Question

The function $ f(x) = \tan^{-1}(\sin x + \cos x) $ is an increasing function in.

• A. \( \left( \frac{\pi}{4}, \frac{\pi}{2} \right) \)
• B. \( (0, \frac{\pi}{2}) \)
• C. \( \left( -\frac{\pi}{2}, \frac{\pi}{4} \right) \)
• D. \( \left( -\frac{\pi}{2}, \pi \right) \)

Hint:

When dealing with trigonometric functions and their inverses, remember to check the sign of the derivative to determine intervals of increase or decrease.

Answer 1

The Correct Option is C

To find the interval where \( f(x) = \tan^{-1}(\sin x + \cos x) \) is increasing, we need to find where the derivative \( f'(x) \) is positive. Let us first differentiate \( f(x) \). The derivative of \( \tan^{-1}(y) \) with respect to \( x \) is: \[ f'(x) = \frac{1}{1 + y^2} \cdot \frac{dy}{dx} \] where \( y = \sin x + \cos x \). Now, differentiate \( y = \sin x + \cos x \): \[ \frac{dy}{dx} = \cos x - \sin x \] Thus, the derivative of \( f(x) \) is: \[ f'(x) = \frac{\cos x - \sin x}{1 + (\sin x + \cos x)^2} \] For \( f(x) \) to be increasing, we need \( f'(x)>0 \).
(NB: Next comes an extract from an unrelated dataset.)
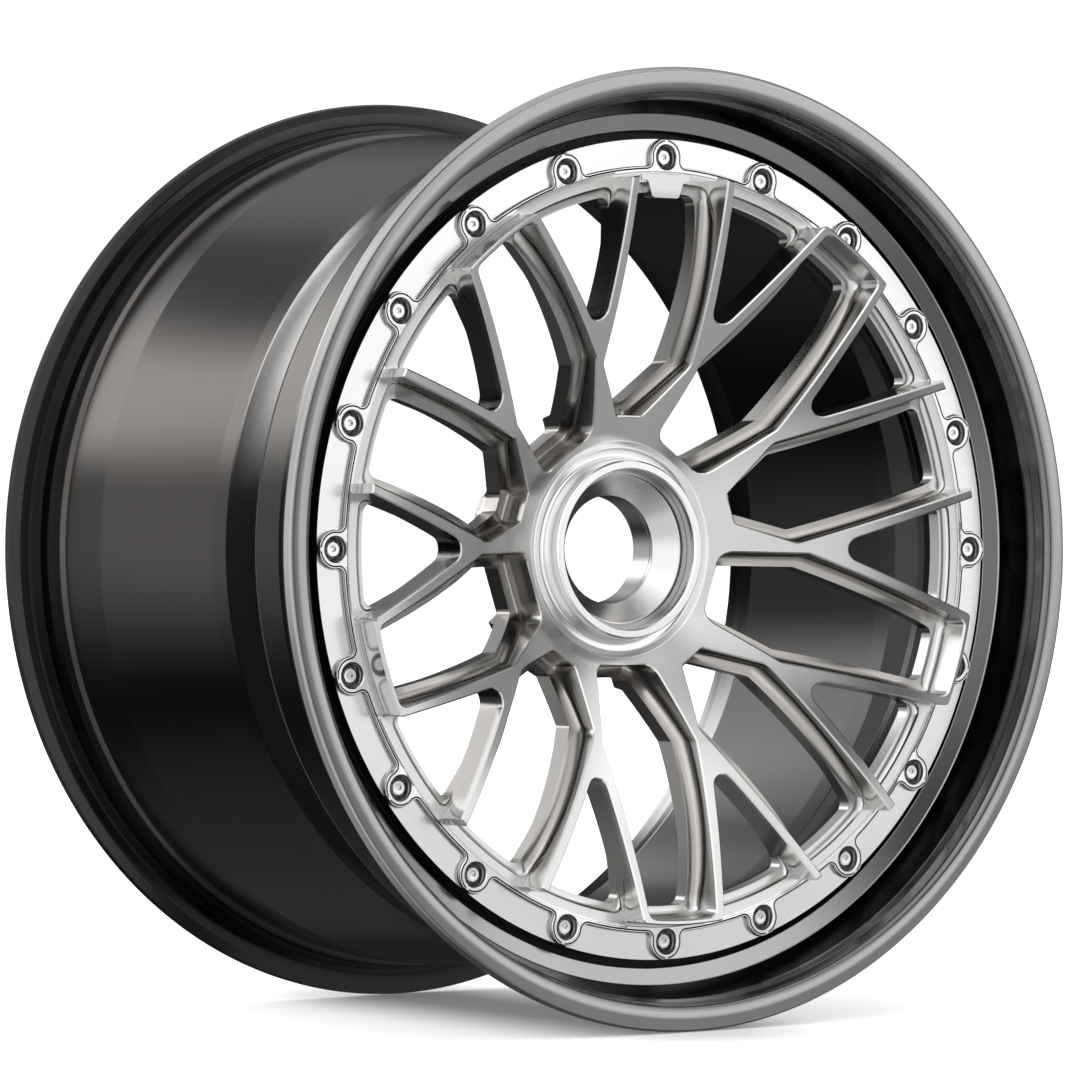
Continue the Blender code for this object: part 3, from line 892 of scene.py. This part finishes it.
def strip_sides(shape, last_angle):
    """Removes the faces on the two flat sides of a wedge."""
    def on_side(face, angle):
        normal = Vector((cos(radians(angle)), 0, -sin(radians(angle))))
        return all(abs(vertex.co.dot(normal)) < 0.004 for vertex in face.verts)

    sides = [face for face in shape.faces if on_side(face, 0.0) or on_side(face, last_angle)]
    bmesh.ops.delete(shape, geom=sides, context="FACES")
    return shape


def mirrored_pair(shape):
    """The shape and its mirror image about the line straight up from the axle."""
    other = shape.copy()
    other.transform(Matrix.Scale(-1, 4, (1, 0, 0)))
    bmesh.ops.reverse_faces(other, faces=other.faces)
    return gathered([shape, other])


def make_centre():
    """The forging: a tenth of it is cut from a turned wedge, then mirrored and repeated."""
    wedge = turned_wedge(centre_profile(), HALF_SECTOR, WEDGE_STEPS)
    cutters = [
        wide_cutter(OPEN_POINTS, (3.0, 10.0), SHELF_RIM, 0.3, True),
        spun_shape(wide_cutter(CLOSED_POINTS, (9.0, 10.0), 218.6, 5.0, False), HALF_SECTOR),
        spun_shape(spoke_cutter(), BOLT_STEP),
        bush_hole_cutter(),
    ]
    for number in (0.5, 1.5):
        cutters += [spun_shape(cutter, BOLT_STEP * number) for cutter in recess_cutters()]
    cutters += [bolt_hole_cutter(BOLT_STEP * index) for index in range(3)]
    for cutter in cutters:
        wedge = combined(wedge, cutter)
    padded = combined(wedge.copy(), blank_pad(), "UNION")
    plain = mirrored_pair(strip_sides(wedge, HALF_SECTOR))
    sectors = [mirrored_pair(strip_sides(padded, HALF_SECTOR))]
    sectors += [spun_shape(plain.copy(), 2 * HALF_SECTOR * index) for index in range(1, SECTOR_COUNT)]
    plain.free()
    whole = gathered(sectors)
    bmesh.ops.remove_doubles(whole, verts=whole.verts, dist=WELD)
    bmesh.ops.recalc_face_normals(whole, faces=whole.faces)
    new_piece("wheel_centre_forging", placed(whole), CENTRE_METAL, ["wheel_centre"])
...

This requires: \[ \cos x - \sin x>0 \] which simplifies to: \[ \cos x>\sin x \] This inequality holds for: \[ x \in \left( -\frac{\pi}{2}, \frac{\pi}{4} \right) \] Thus, the function is increasing in the interval \( \left( -\frac{\pi}{2}, \frac{\pi}{4} \right) \), which is the correct answer. 
Thus, the correct answer is \( \left( -\frac{\pi}{2}, \frac{\pi}{4} \right) \).